What you will do:
Every line of the data must be copied exactly.
■ ■ ■ ■
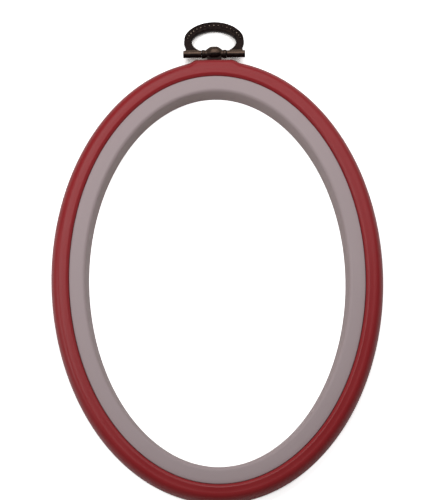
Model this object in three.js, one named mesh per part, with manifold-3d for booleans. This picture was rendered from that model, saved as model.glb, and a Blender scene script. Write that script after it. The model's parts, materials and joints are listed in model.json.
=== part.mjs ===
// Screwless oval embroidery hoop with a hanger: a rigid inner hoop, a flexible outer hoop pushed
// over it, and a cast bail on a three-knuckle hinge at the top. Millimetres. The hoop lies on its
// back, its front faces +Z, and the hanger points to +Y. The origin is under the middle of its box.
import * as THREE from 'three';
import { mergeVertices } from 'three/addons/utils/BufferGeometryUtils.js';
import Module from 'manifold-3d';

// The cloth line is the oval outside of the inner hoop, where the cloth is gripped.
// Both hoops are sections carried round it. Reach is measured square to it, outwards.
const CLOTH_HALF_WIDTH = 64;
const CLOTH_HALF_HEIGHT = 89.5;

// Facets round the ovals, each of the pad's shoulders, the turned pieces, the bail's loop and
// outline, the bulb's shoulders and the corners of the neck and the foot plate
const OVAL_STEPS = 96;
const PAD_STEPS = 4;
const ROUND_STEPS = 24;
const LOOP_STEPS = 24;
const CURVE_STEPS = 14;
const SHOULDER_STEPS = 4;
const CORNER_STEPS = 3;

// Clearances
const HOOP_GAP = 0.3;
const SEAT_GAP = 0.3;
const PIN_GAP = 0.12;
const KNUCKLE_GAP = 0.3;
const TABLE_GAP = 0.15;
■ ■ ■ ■
Task solution:
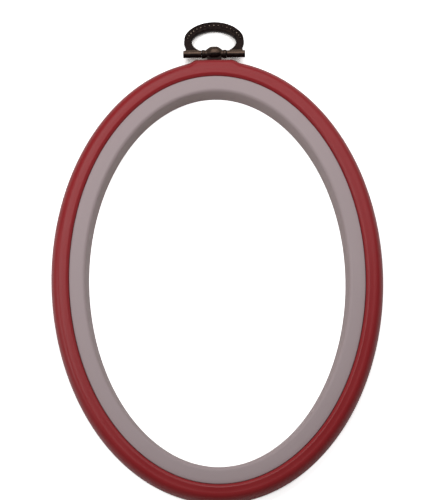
Model this object in three.js, one named mesh per part, with manifold-3d for booleans. This picture was rendered from that model, saved as model.glb, and a Blender scene script. Write that script after it. The model's parts, materials and joints are listed in model.json.
=== part.mjs ===
// Screwless oval embroidery hoop with a hanger: a rigid inner hoop, a flexible outer hoop pushed
// over it, and a cast bail on a three-knuckle hinge at the top. Millimetres. The hoop lies on its
// back, its front faces +Z, and the hanger points to +Y. The origin is under the middle of its box.
import * as THREE from 'three';
import { mergeVertices } from 'three/addons/utils/BufferGeometryUtils.js';
import Module from 'manifold-3d';

// The cloth line is the oval outside of the inner hoop, where the cloth is gripped.
// Both hoops are sections carried round it. Reach is measured square to it, outwards.
const CLOTH_HALF_WIDTH = 64;
const CLOTH_HALF_HEIGHT = 89.5;

// Facets round the ovals, each of the pad's shoulders, the turned pieces, the bail's loop and
// outline, the bulb's shoulders and the corners of the neck and the foot plate
const OVAL_STEPS = 96;
const PAD_STEPS = 4;
const ROUND_STEPS = 24;
const LOOP_STEPS = 24;
const CURVE_STEPS = 14;
const SHOULDER_STEPS = 4;
const CORNER_STEPS = 3;

// Clearances
const HOOP_GAP = 0.3;
const SEAT_GAP = 0.3;
const PIN_GAP = 0.12;
const KNUCKLE_GAP = 0.3;
const TABLE_GAP = 0.15;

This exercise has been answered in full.